Short task: Quote every line of the material beneath this one.

-- Start Extracted records --

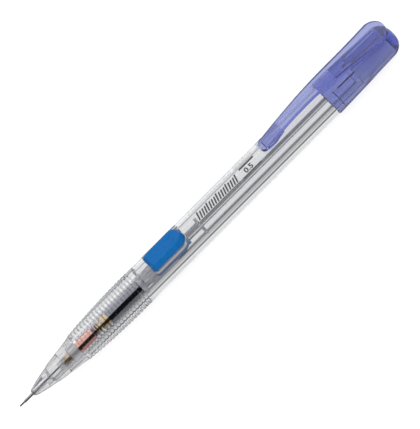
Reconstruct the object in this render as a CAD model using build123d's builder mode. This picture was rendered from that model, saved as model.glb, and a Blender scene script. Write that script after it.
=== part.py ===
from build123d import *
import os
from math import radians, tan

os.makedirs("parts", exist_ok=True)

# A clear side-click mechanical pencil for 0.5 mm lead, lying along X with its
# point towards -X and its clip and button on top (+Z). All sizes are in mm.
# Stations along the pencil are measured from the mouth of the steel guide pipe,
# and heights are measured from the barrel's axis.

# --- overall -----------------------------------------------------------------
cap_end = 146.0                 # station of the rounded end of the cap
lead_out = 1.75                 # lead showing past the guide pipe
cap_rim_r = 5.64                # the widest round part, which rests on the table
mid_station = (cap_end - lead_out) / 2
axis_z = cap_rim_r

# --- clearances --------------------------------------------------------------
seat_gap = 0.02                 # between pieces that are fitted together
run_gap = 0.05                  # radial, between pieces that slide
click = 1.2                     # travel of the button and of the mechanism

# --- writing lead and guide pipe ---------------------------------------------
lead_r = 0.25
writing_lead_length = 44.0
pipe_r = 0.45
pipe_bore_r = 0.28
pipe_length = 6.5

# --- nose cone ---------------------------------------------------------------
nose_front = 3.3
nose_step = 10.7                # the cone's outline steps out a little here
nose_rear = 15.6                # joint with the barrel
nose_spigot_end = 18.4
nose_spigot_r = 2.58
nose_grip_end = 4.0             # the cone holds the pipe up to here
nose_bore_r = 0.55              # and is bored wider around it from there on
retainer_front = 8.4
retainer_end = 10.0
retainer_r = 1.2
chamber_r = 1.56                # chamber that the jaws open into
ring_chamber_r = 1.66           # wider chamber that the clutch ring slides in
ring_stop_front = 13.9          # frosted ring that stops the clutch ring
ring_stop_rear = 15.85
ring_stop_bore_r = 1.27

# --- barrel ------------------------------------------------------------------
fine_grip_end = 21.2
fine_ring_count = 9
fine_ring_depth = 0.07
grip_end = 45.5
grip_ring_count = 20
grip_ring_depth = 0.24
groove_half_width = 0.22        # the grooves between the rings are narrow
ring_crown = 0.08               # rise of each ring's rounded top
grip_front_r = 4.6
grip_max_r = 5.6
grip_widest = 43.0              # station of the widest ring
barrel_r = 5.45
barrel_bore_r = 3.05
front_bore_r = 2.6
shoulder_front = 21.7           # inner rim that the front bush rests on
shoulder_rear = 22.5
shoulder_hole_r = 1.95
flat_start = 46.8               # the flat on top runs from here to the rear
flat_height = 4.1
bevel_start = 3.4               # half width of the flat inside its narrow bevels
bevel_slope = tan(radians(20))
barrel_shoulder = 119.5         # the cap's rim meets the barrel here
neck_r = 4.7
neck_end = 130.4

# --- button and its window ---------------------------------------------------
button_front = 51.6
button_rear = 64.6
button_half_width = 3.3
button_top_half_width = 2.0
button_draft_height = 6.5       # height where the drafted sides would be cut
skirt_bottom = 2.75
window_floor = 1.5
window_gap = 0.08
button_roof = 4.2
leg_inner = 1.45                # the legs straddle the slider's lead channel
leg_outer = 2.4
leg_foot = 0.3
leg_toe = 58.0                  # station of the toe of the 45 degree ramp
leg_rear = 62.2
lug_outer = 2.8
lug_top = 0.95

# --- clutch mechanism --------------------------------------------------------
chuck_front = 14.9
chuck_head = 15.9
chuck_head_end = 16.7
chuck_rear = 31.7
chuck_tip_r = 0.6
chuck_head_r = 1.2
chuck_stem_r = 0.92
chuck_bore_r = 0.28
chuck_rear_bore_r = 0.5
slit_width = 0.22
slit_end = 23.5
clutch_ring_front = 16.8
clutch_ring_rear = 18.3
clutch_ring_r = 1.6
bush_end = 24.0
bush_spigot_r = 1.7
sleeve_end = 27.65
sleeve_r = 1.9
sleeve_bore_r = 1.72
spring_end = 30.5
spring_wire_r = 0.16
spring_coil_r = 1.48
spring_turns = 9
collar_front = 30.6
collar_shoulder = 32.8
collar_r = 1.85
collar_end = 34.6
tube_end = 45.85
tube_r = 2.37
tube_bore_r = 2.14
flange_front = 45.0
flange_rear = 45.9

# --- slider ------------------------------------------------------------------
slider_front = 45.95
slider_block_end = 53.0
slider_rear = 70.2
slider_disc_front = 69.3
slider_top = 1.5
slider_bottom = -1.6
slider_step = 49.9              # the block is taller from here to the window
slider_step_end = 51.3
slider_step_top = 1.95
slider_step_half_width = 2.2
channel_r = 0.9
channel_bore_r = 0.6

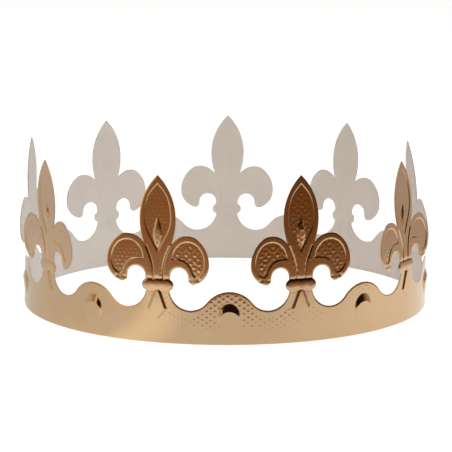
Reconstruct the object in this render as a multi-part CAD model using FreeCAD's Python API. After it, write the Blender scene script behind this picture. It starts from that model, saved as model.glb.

-- End Extracted records --

Exercise response:
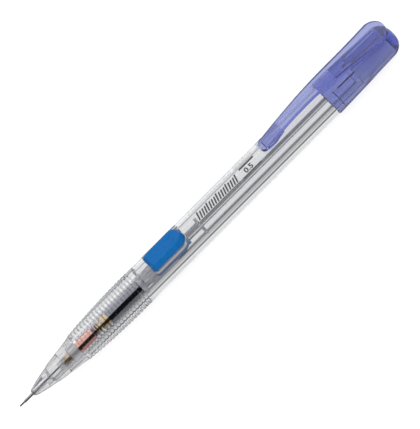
Reconstruct the object in this render as a CAD model using build123d's builder mode. This picture was rendered from that model, saved as model.glb, and a Blender scene script. Write that script after it.
=== part.py ===
from build123d import *
import os
from math import radians, tan

os.makedirs("parts", exist_ok=True)

# A clear side-click mechanical pencil for 0.5 mm lead, lying along X with its
# point towards -X and its clip and button on top (+Z). All sizes are in mm.
# Stations along the pencil are measured from the mouth of the steel guide pipe,
# and heights are measured from the barrel's axis.

# --- overall -----------------------------------------------------------------
cap_end = 146.0                 # station of the rounded end of the cap
lead_out = 1.75                 # lead showing past the guide pipe
cap_rim_r = 5.64                # the widest round part, which rests on the table
mid_station = (cap_end - lead_out) / 2
axis_z = cap_rim_r

# --- clearances --------------------------------------------------------------
seat_gap = 0.02                 # between pieces that are fitted together
run_gap = 0.05                  # radial, between pieces that slide
click = 1.2                     # travel of the button and of the mechanism

# --- writing lead and guide pipe ---------------------------------------------
lead_r = 0.25
writing_lead_length = 44.0
pipe_r = 0.45
pipe_bore_r = 0.28
pipe_length = 6.5

# --- nose cone ---------------------------------------------------------------
nose_front = 3.3
nose_step = 10.7                # the cone's outline steps out a little here
nose_rear = 15.6                # joint with the barrel
nose_spigot_end = 18.4
nose_spigot_r = 2.58
nose_grip_end = 4.0             # the cone holds the pipe up to here
nose_bore_r = 0.55              # and is bored wider around it from there on
retainer_front = 8.4
retainer_end = 10.0
retainer_r = 1.2
chamber_r = 1.56                # chamber that the jaws open into
ring_chamber_r = 1.66           # wider chamber that the clutch ring slides in
ring_stop_front = 13.9          # frosted ring that stops the clutch ring
ring_stop_rear = 15.85
ring_stop_bore_r = 1.27

# --- barrel ------------------------------------------------------------------
fine_grip_end = 21.2
fine_ring_count = 9
fine_ring_depth = 0.07
grip_end = 45.5
grip_ring_count = 20
grip_ring_depth = 0.24
groove_half_width = 0.22        # the grooves between the rings are narrow
ring_crown = 0.08               # rise of each ring's rounded top
grip_front_r = 4.6
grip_max_r = 5.6
grip_widest = 43.0              # station of the widest ring
barrel_r = 5.45
barrel_bore_r = 3.05
front_bore_r = 2.6
shoulder_front = 21.7           # inner rim that the front bush rests on
shoulder_rear = 22.5
shoulder_hole_r = 1.95
flat_start = 46.8               # the flat on top runs from here to the rear
flat_height = 4.1
bevel_start = 3.4               # half width of the flat inside its narrow bevels
bevel_slope = tan(radians(20))
barrel_shoulder = 119.5         # the cap's rim meets the barrel here
neck_r = 4.7
neck_end = 130.4

# --- button and its window ---------------------------------------------------
button_front = 51.6
button_rear = 64.6
button_half_width = 3.3
button_top_half_width = 2.0
button_draft_height = 6.5       # height where the drafted sides would be cut
skirt_bottom = 2.75
window_floor = 1.5
window_gap = 0.08
button_roof = 4.2
leg_inner = 1.45                # the legs straddle the slider's lead channel
leg_outer = 2.4
leg_foot = 0.3
leg_toe = 58.0                  # station of the toe of the 45 degree ramp
leg_rear = 62.2
lug_outer = 2.8
lug_top = 0.95

# --- clutch mechanism --------------------------------------------------------
chuck_front = 14.9
chuck_head = 15.9
chuck_head_end = 16.7
chuck_rear = 31.7
chuck_tip_r = 0.6
chuck_head_r = 1.2
chuck_stem_r = 0.92
chuck_bore_r = 0.28
chuck_rear_bore_r = 0.5
slit_width = 0.22
slit_end = 23.5
clutch_ring_front = 16.8
clutch_ring_rear = 18.3
clutch_ring_r = 1.6
bush_end = 24.0
bush_spigot_r = 1.7
sleeve_end = 27.65
sleeve_r = 1.9
sleeve_bore_r = 1.72
spring_end = 30.5
spring_wire_r = 0.16
spring_coil_r = 1.48
spring_turns = 9
collar_front = 30.6
collar_shoulder = 32.8
collar_r = 1.85
collar_end = 34.6
tube_end = 45.85
tube_r = 2.37
tube_bore_r = 2.14
flange_front = 45.0
flange_rear = 45.9

# --- slider ------------------------------------------------------------------
slider_front = 45.95
slider_block_end = 53.0
slider_rear = 70.2
slider_disc_front = 69.3
slider_top = 1.5
slider_bottom = -1.6
slider_step = 49.9              # the block is taller from here to the window
slider_step_end = 51.3
slider_step_top = 1.95
slider_step_half_width = 2.2
channel_r = 0.9
channel_bore_r = 0.6

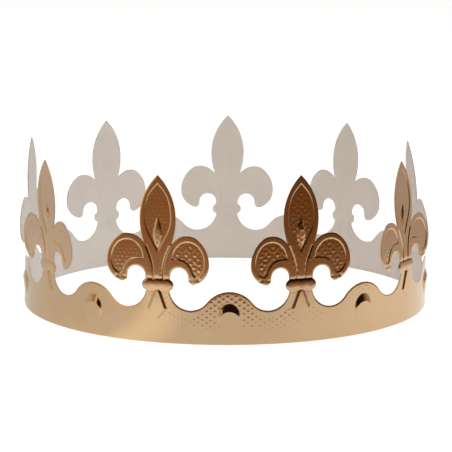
Reconstruct the object in this render as a multi-part CAD model using FreeCAD's Python API. After it, write the Blender scene script behind this picture. It starts from that model, saved as model.glb.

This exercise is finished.